Can I Be Ben Franklin With You?
A number of years ago, doing my regular job as a reporter on a midsized daily newspaper, I had to attend a press conference for a local anti-poverty group that runs one of those heating assistance programs.
I was leafing through their literature, and I noticed that to get the help with your heating bills, you had to bring proof of residence.
One of the things you could bring was your cable television bill.
I'd like to say I was "offended," because I've noticed the word "offended" is the word you use if you want to sue the company employing you.
I'd also like to say I was "outraged," because if I had been "outraged," I might have founded the tea party. If I had founded the tea party, my book "Storming the Castle: Killing the Scum Who Threaten America," would now be in its second printing and I would be halfway through my second wife, who would no doubt be quite the piece of pastry.
Neither thing happened, though. Instead, I went back to the office and wrote a story about how to get fuel assistance. Then, I ate a bologna sandwich with mustard.
Later, scraping a bit of mustard off my shirt with the fingernail of my right-hand index finger, I decided that, as the economy got worse, I was gonna keep an unprofessional, not-too-mathematical eye on cable and, later, satellite television.
And now, with the officially recession-free economy spinning off new poor people like a Roman candle spitting sparks, I'm still noticing that hardly anyone is canceling their cable television or getting rid of their satellite dish.
Lotta big-screen HDTVs out there, too.
Which is fine. The Founding Fathers wanted you to make your own decisions about how to spend your hard-earned money. If "Golden Girls" re-runs, porn and the NFL are what you want to spend your "In God We Trust" imprinted cash on, then do so proudly.
My friends and acquaintances, many of whom are nearly paupers or at least working for well under $20 an hour, are not rising up like Minutemen, taking the musket down over the fireplace and shooting the dish off the side of the house. The revolution's gotta start somewhere, but it's not going to start by throttling "NFL Sunday Ticket."

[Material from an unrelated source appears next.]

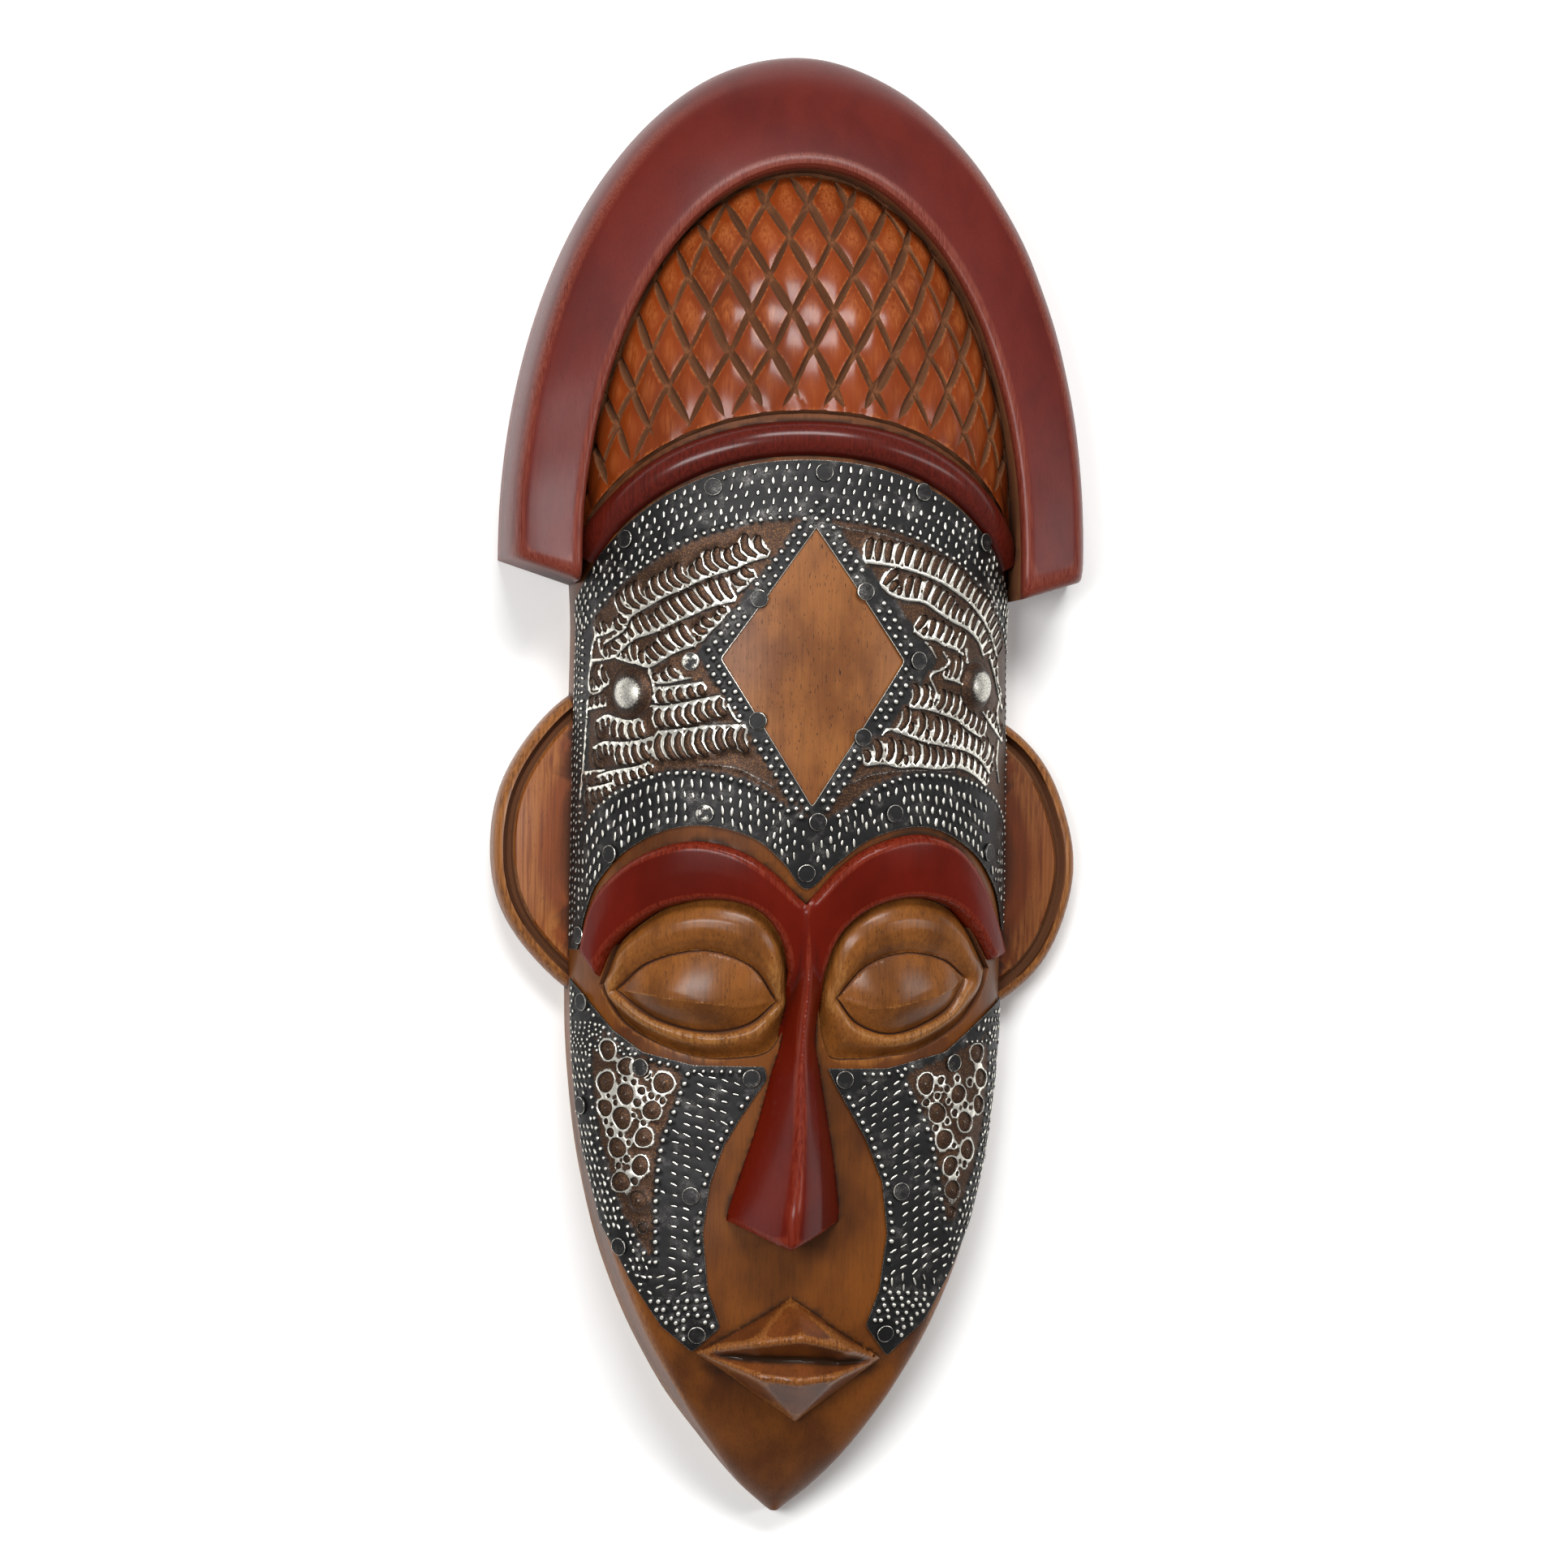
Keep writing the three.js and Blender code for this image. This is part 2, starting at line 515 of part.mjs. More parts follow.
function foreheadSheet() {
  const top = [];
  for (let x = SHEET.reach; x >= -SHEET.reach; x -= SHEET.step) top.push([x, archAt(SHEET_TOP, x)]);
  let sheet = wholeSheet.intersect(prism([...FOREHEAD_FOOT, ...top], SHEET.foot, ABOVE));
  sheet = sheet.subtract(prism(WINDOW, 0, ABOVE));
  [BOSSES.left, BOSSES.right].forEach(({ x, y }) => {
    const profile = BOSSES.profile.map(([out, up]) => (
      new THREE.Vector2(out * BOSSES.radius, up * BOSSES.rise)
    ));
    const cap = new THREE.LatheGeometry(profile, BOSSES.steps).rotateX(Math.PI / 2);
    sheet = sheet.add(solid(standing(cap, x, y, SHEET.gap + SHEET.thick / 2)));
  });
  return sheet;
}

// Moves a geometry that stands on z = 0 to a place on the head, upright on its surface.
function standing(geometry, x, y, lift) {
  const angle = angleAt(x, y);
  const turn = new THREE.Quaternion().setFromUnitVectors(new THREE.Vector3(0, 0, 1), headNormal(angle, y));
  const place = liftedPoint(angle, y, lift);
  return geometry.applyMatrix4(new THREE.Matrix4().compose(place, turn, new THREE.Vector3(1, 1, 1)));
}

function nails(side) {
  return NAILS[side].map(([x, y], k) => {
    const disc = new THREE.CylinderGeometry(NAIL.top, NAIL.radius, NAIL.thick, NAIL.sides);
    disc.rotateX(Math.PI / 2).translate(0, 0, NAIL.thick / 2);
    const placed = standing(disc, x, y, SHEET.gap + SHEET.thick + NAIL.gap);
    return namedMesh(`nail_${side}_${String(k + 1).padStart(2, "0")}`, solid(placed), FINISH.nail);
  });
}

const mask = new THREE.Group();
mask.add(namedMesh("carved_wood", carvedWood(), FINISH.wood));
mask.add(namedMesh("forehead_sheet", foreheadSheet(), FINISH.sheet));
Object.keys(CHEEKS).forEach((side) => {
  const sheet = wholeSheet.intersect(prism(CHEEKS[side], SHEET.foot, ABOVE));
  mask.add(namedMesh(`cheek_sheet_${side}`, sheet, FINISH.sheet));
});
Object.keys(NAILS).forEach((side) => mask.add(...nails(side)));

export default mask;
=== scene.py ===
"""A carved West African face mask of pale wood under coloured stains, lying on its back.

The whole mask is one carving: hood, latticed hair dome, ridge band, forehead, ears, brow, closed
eyes, nose, lips and chin. Three embossed aluminium sheets are pinned to it by flat-headed nails.
Sizes are in millimetres, +X is the viewer's right, +Y runs to the crest and +Z out of the face.
"""

import logging
import math
from collections.abc import Sequence
from dataclasses import dataclass
from enum import Enum

import bpy
import numpy as np
from mathutils import Matrix, Vector
from mathutils.geometry import delaunay_2d_cdt
from mathutils.kdtree import KDTree


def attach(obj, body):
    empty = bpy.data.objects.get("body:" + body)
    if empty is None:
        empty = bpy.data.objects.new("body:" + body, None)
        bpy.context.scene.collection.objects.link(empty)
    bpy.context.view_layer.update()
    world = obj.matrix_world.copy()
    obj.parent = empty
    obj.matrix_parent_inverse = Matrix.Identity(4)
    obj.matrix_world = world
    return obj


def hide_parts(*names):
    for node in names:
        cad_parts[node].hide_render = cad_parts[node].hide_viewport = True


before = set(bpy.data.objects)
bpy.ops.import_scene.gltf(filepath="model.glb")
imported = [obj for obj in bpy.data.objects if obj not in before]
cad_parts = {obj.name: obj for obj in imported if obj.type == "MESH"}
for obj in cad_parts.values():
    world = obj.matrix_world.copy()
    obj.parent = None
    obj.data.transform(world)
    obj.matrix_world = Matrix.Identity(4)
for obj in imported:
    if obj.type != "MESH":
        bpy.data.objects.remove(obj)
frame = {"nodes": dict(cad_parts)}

LOG = logging.getLogger("mask")
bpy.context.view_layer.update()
MM = 0.001  # one millimetre in metres
TINY = 1e-9  # keeps a division off nought
BATCH = 1024  # places that are worked on at once
ROOT = -7.0  # how deep every form is rooted in the head, in millimetres
SMOOTH = {"interpolation_type": "SMOOTHSTEP"}
COLOURS = {"data_type": "RGBA"}
Array = np.ndarray
Piece = bpy.types.Object
Tree = bpy.types.NodeTree
Socket = bpy.types.NodeSocket
Points = tuple[tuple[float, float], ...]
Rows = Sequence[Sequence[float]]


class Side(Enum):
    """The two sides of the mask as the viewer sees them."""

    LEFT = -1
    RIGHT = 1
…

I ask people sometimes. They tell me how they're getting screwed by big government and corporate America and the banks, and I ask them if they've cancelled cable or gotten rid of the satellite dish.
They have not.
Which is, of course, great for the economy, since the numerous freelance paid-by-the-job, scare-the-hell-out-of-my-wife cable installers need work, too.
The homeless have, of course, given up their cable, which is probably why they're so damned cranky when I tell 'em I don't have any spare change.

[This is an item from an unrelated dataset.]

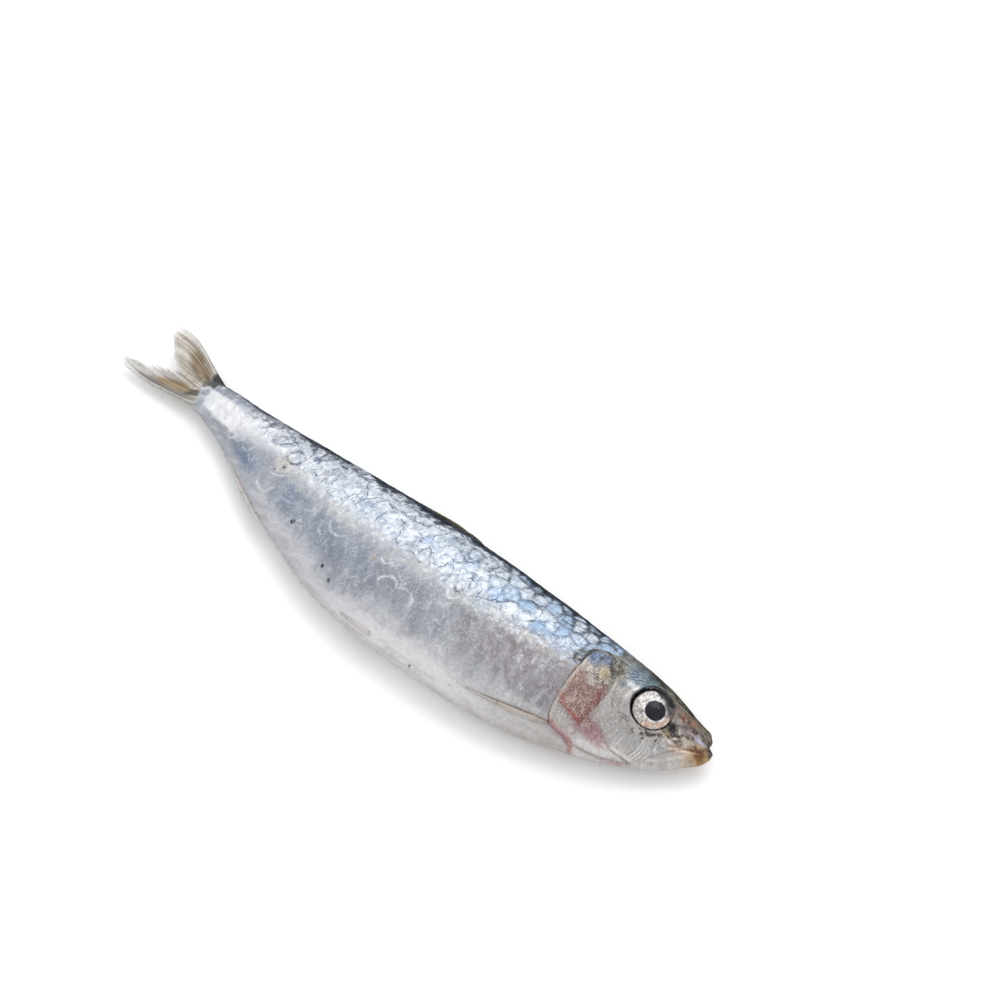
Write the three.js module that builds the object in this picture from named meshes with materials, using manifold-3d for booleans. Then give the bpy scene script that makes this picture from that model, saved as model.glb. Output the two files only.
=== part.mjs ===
// A small fresh sardine lying on its left flank: a deep, flat-sided body with a keeled belly, a stepped gill
// cover and a narrow mouth slit, two large eyes, a forked tail fin, and the other fins folded close.
// Millimetres, +Z up. The head points along +X, the back along +Y, and the right flank looks up.
import * as THREE from "three";
import { mergeVertices } from "three/addons/utils/BufferGeometryUtils.js";
import Module from "manifold-3d";

const wasm = await Module();
wasm.setup();

// Driving dimensions
const bodyLength = 126; // from the snout to the root of the tail fin
const bodyDepth = 29.4; // from the back to the belly keel at the deepest place
const bodyThickness = 15;
const headLength = 26.5; // from the snout to the rear edge of the gill cover
const lean = THREE.MathUtils.degToRad(6); // the belly lies lower than the back
const gap = 0.3; // clearance between two pieces that touch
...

The worst of the homeless are so filthy they can't even get served in bars, where they could at least watch cable for free. Those guys have to content themselves with the free Internet at the public library, where strict attention to the will of The Founders means you can use a computer even if you smell like malt liquor, old blood and vomit. The homeless, do I have to say, are the heirs of Benjamin Franklin.

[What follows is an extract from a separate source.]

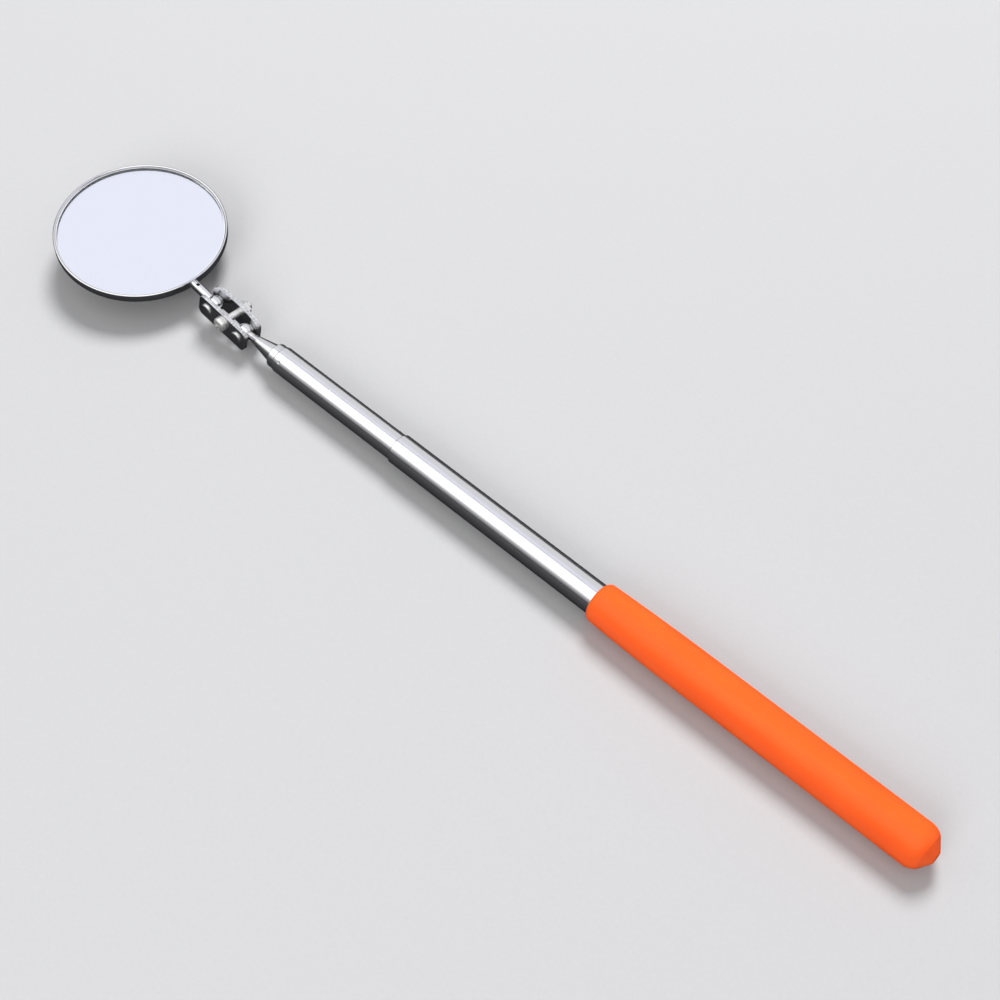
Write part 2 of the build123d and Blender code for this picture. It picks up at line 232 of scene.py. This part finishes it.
def dipped_vinyl():
    """Mottled orange with a faint skin and slow ripples along the handle."""
    mat, tree, shader = material(
        "vinyl", (0.88, 0.095, 0.006), 0.0, 0.5, Subsurface_Weight=0.12, Subsurface_Scale=0.002
    )
    shader.inputs["Subsurface Radius"].default_value = (1.0, 0.35, 0.1)
    mottle = noise(tree, coordinates(tree, (0.25, 1, 1)), 160.0)
    skin = noise(tree, coordinates(tree, EVEN), 2600.0, 2.0, 0.4)
    ripple = noise(tree, coordinates(tree, (0.5, 1, 1)), 260.0, 1.0, 0.3)
    deep, light = (0.86, 0.088, 0.004), (0.9, 0.104, 0.007)
    shade = mix_color(tree, stretch(tree, mottle, 0.0, 1.0), deep, light)
    tree.links.new(shade, shader.inputs["Base Color"])
    tree.links.new(stretch(tree, mottle, 0.44, 0.54), shader.inputs["Roughness"])
    slow = bump(tree, shader, ripple, 6e-5)
    bump(tree, shader, skin, 1.2e-5, below=slow)
    return mat


def moulded(name, color, roughness, grain_scale, depth):
    """A dull moulded plastic or rubber with an even grain."""
    mat, tree, shader = material(name, color, 0.0, roughness)
    bump(tree, shader, noise(tree, coordinates(tree, EVEN), grain_scale), depth)
    return mat


def silvering():
    """A bright mirror with a trace of unevenness."""
    mat, tree, shader = material("silver", (0.97, 0.97, 0.985), 1.0, 0.015)
    spots = noise(tree, coordinates(tree, EVEN), 60.0, 1.0)
    tree.links.new(remap(tree, spots, 0.2, 0.8, 0.01, 0.03), shader.inputs["Roughness"])
    return mat


def clear_glass():
    """Float glass with a little dust on it."""
    mat, tree, shader = material(
        "glass", (0.985, 1.0, 0.995), 0.0, 0.0, Transmission_Weight=1.0, IOR=1.52
    )
    dust = noise(tree, coordinates(tree, EVEN), 700.0, 5.0, 0.7)
    tree.links.new(remap(tree, dust, 0.55, 0.8, 0.0, 0.04), shader.inputs["Roughness"])
    return mat


def ground_glass():
    """The ground bevel around the glass, which scatters light and looks white."""
    mat, tree, shader = material("ground_edge", (0.93, 0.94, 0.96), 0.0, 0.5)
    frost = noise(tree, coordinates(tree, EVEN), 3000.0)
    white = mix_color(tree, frost, (0.44, 0.45, 0.47), (0.60, 0.61, 0.64))
    tree.links.new(white, shader.inputs["Base Color"])
    bump(tree, shader, frost, 2e-5)
    return mat


def studio_paper():
    """Pale paper. Polished metal sees it nearly black: a painted dark reflection that stands in for a dark studio
    around it.
    """
    mat, tree, shader = material("paper", (0.5, 0.5, 0.5), 0.0, 0.8)
    grain = noise(tree, coordinates(tree, EVEN), 900.0)
    path = tree.nodes.new("ShaderNodeLightPath")
    pale = mix_color(tree, grain, (0.40, 0.40, 0.405), (0.43, 0.43, 0.435))
    # painted dark reflection: glossy rays get a near-black paper colour, so the metal shows dark edges
    paper_with_painted_dark_reflection = mix_color(tree, path.outputs["Is Glossy Ray"], pale, (0.012, 0.012, 0.014))
    tree.links.new(paper_with_painted_dark_reflection, shader.inputs["Base Color"])
    return mat


across_clamp = Vector(joints["lower_swing"]["axis"]).normalized()

tube_chrome = metal("tube_chrome", (0.88, 0.88, 0.89), 0.16, (0.02, 1, 1), 4200.0, 8e-7)
nose_chrome = metal("nose_chrome", (0.84, 0.84, 0.84), 0.17, (1, 0.03, 0.03), 5200.0, 1.6e-6)
ball_steel = metal("ball_steel", (0.86, 0.86, 0.87), 0.14, EVEN, 1500.0, 1e-6)
plate_steel = sheared_plate("plate_steel", across_clamp)
screw_zinc = metal("screw_zinc", (0.92, 0.92, 0.90), 0.36, EVEN, 1500.0, 2.5e-5, 0.16, 0.85)
stem_steel = metal("stem_steel", (0.88, 0.88, 0.89), 0.20, (1, 0.05, 0.05), 4200.0, 2e-6)
cup_chrome = metal("cup_chrome", (0.84, 0.84, 0.85), 0.08, EVEN, 900.0, 1e-6, 0.04)
brass = metal("brass", (0.72, 0.55, 0.26), 0.25, (1, 0.05, 0.05), 4200.0, 3e-6)
bronze = metal("bronze", (0.62, 0.38, 0.20), 0.30, EVEN, 2200.0, 3e-6)

vinyl = dipped_vinyl()
plug_black = moulded("plug_black", (0.03, 0.03, 0.03), 0.6, 2400.0, 1e-5)
pad_black = moulded("pad_black", (0.04, 0.04, 0.04), 0.85, 1800.0, 3e-5)
silver = silvering()
glass = clear_glass()
ground = ground_glass()

finishes = {
    "vinyl_grip": vinyl,
    "polished_tube": tube_chrome,
    "plug_plastic": plug_black,
    "brass_bush": brass,
    "bronze_sleeve": bronze,
    "nose_plate": nose_chrome,
    "ball_steel": ball_steel,
    "clamp_steel": plate_steel,
    "screw_steel": screw_zinc,
    "nut_steel": screw_zinc,
    "stem_steel": stem_steel,
    "cup_plate": cup_chrome,
    "pad_rubber": pad_black,
    "clear_glass": glass,
    "mirror_silver": silver,
}
slots = {part["node"]: part["material_slot"] for part in frame["record"]["subparts"]}
bodies = frame["record"]["behaviour"]["bodies"]
homes = {member: body for body, members in bodies.items() for member in members}
for name, node in nodes.items():
    node.data.materials.clear()
    node.data.materials.append(finishes[slots[name]])


# ---- turned pieces ------------------------------------------------------------------------
def arc(centre, radius, start, end, steps=12):
    """Points on an arc, with its angles in degrees from the direction along the axis."""
    points = []
    for i in range(steps + 1):
        angle = math.radians(start + (end - start) * i / steps)
        points.append((centre[0] + radius * math.cos(angle), centre[1] + radius * math.sin(angle)))
    return points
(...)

That would be the start of a great joke, too.
Ben Franklin walks into a bar, but he's homeless and he smells like malt liquor, old blood and vomit.
"Get outta here, ya freakin' loser!" the bartender yells.
Ben leaves, but suddenly the big open sore on his skinny, white left leg gives him a twinge, probably signaling the beginning of gangrene.
Ben falls to the sidewalk in a reeking heap and looks up.
The sign over the bar reads, "Poor Richard's Tavern — Sunday Is Hot Wings Nite. HDTV!!!!"